Billet original : Voilà l'ennemi !
Il leur sert une autre parabole. Il dit : « Le royaume des cieux ressemble à un homme qui sème de la belle semence dans son champ. Pendant que dorment les hommes, vient son ennemi : il sème des zizanies par dessus, au milieu du blé, et il s'en va. Quand l'herbe germe et fait du fruit, alors paraissent aussi les zizanies.

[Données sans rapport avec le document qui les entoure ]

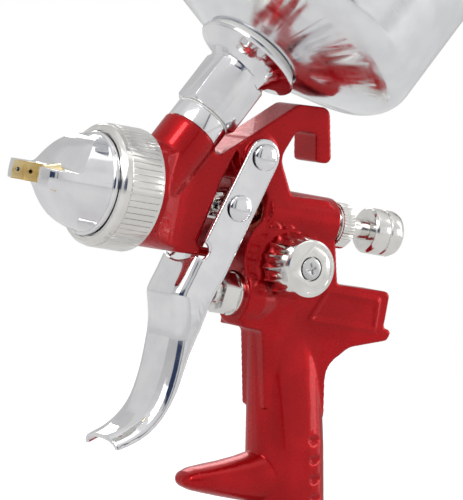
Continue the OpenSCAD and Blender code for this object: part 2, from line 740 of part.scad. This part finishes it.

« Les serviteurs du maître de maison s'approchent et lui disent : “Seigneur, n'est-ce pas de la belle semence que tu as semée dans ton champ ? D'où vient donc qu'il y ait des zizanies ?” Il leur dit : “Un homme, ennemi, a fait cela !” Les serviteurs lui disent : “Veux-tu donc que nous allions les ramasser ?” Il dit : “Non ! de peur qu'en ramassant les zizanies, vous déraciniez avec elles le blé. Laissez l'un et l'autre croître ensemble jusqu'à la moisson. Au temps de la moisson, je dirai aux moissonneurs : ‘Ramassez d'abord les zizanies, liez-les en bottes pour les brûler. Quant au blé, rassemblez-le dans mon grenier.’” »
Matthieu 13, 24-30
Deuxième parabole de la série de sept que rapporte Matthieu. Ces deux premières paraboles, celle du semeur et celle-ci qu'on appelle généralement des zizanies, sont de loin les plus longues, de plus ce sont les deux seules dont l'évangile donne une interprétation officielle. On peut donc penser qu'elles sont les plus importantes pour Matthieu. On ne peut pas en déduire que Jésus les considérait lui aussi comme essentielles ! L'ordre dans lequel les paraboles nous sont exposées dans les évangiles provient des évangélistes. Il est de plus tout-à-fait possible que ces deux paraboles aient été beaucoup plus courtes à l'origine. Par exemple, ici, peut-être n'était-il pas question initialement d'ennemi qui soit venu semer les zizanies, puisqu'il ne s'agit que de l'adventice habituelle des céréales. La forme sous laquelle les paraboles ont été fixées peut provenir en partie de Jésus, mais peut aussi avoir été développée au cours des années où elles se sont transmises oralement. Le fait que la parabole des zizanies ne nous soit rapportée que par Matthieu indique qu'elle parlait particulièrement à sa communauté, qu'elle l'a donc longuement méditée, et certainement 'améliorée' pour qu'elle dise mieux ce qu'elle y comprenait.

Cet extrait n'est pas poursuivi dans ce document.